Steve also invited his friend John Kusterer along. This was a worry, as John was the reason we’d had issues with Steve before. Those two get along so well, it creates a ‘them vs. us’ situation that never seems to work out amicably when we are involved.  Okay, admittedly, we’re not easy folks to get along with sometimes, since we’re both sort of opinionated – uh okay, we’re REALLY opinionated.  We also are major planners and so we tend to want to be in charge.  This makes it difficult to find people who are willing to mesh with our way of traveling.

For the sake of safety, we decided to give it a try. The worst that could happen was we’d go separate ways somewhere along the road. No, the worst that could happen would be Mike using the bear mace on John, and then not have any left when a bear showed up in camp. Fortunately that didn’t happen! Unfortunately, we did split up 13 days into the journey, and learned again that we’re really much happier traveling as a couple than a group.

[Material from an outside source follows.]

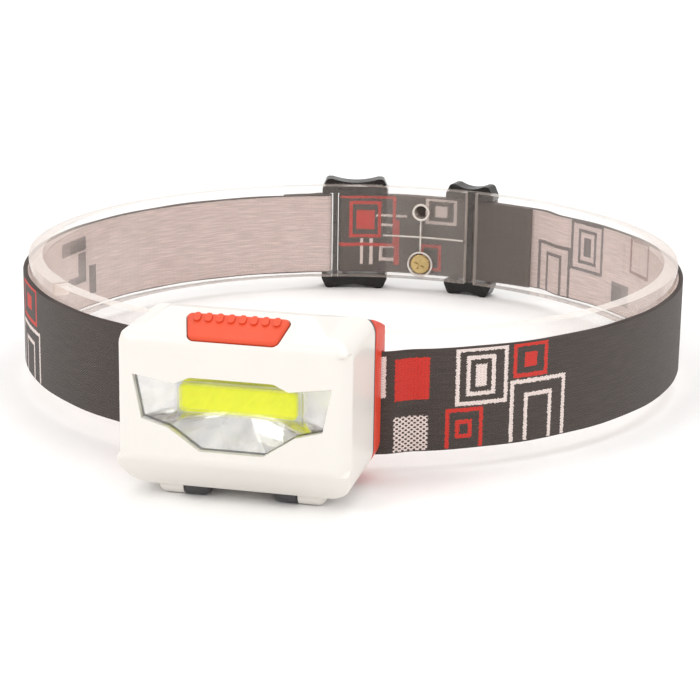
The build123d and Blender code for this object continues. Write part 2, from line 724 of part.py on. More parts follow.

What did we accomplish? Heading out on July 4th, we spent 26 days on the road. Only one day was spent off the bikes, and one other day with just a short jaunt. So, 24 all-day riding days, for a total of 9,000 miles. What goals did we miss? We didn’t make it to the Arctic Circle, or Prudhoe Bay. It would have been great to say we did it – and even though I’m disappointed that we missed out, it really was the only thing on the trip that would have been done pretty much just for bragging rights and not for enjoyment. Still, I want to hit that Arctic Circle target sometime, I guess down deep I do want that trophy on my virtual shelf.

Was it worth it? Well, it wasn’t ‘fun’, but it was an adventure. We flew through some of the most beautiful and lonely country I’ve ever seen. We’d touch down in a small town late in the evening, sometimes with a hotel reservation, sometimes not. We usually got lucky and had decent places to stay, but there were a few times that we were very happy to have camping gear, and a few times the motel was so ugly that we’d wish camping was an option! Just as quickly as we’d get in to a town, we’d leave again the next morning. It all turned into a blur of good and bad roads, breathtaking scenery, incredible wildlife and wonderful people.

Sadly, so much was packed into those 4 weeks that without photos and hotel receipts, I’d never remember what happened from one day to the next. Tiny points stand out clearly, little things I remember with ease and so completely, but these pinpoints of clarity are surrounded by a fog of other times and places that I should remember, but don’t. A month wasn’t nearly enough. I don’t know if three months would be adequate. I do know that by August 1st, we were very happy to be back home with our warm cats and comfy bed!

Would I do it again? Yes! When do we leave?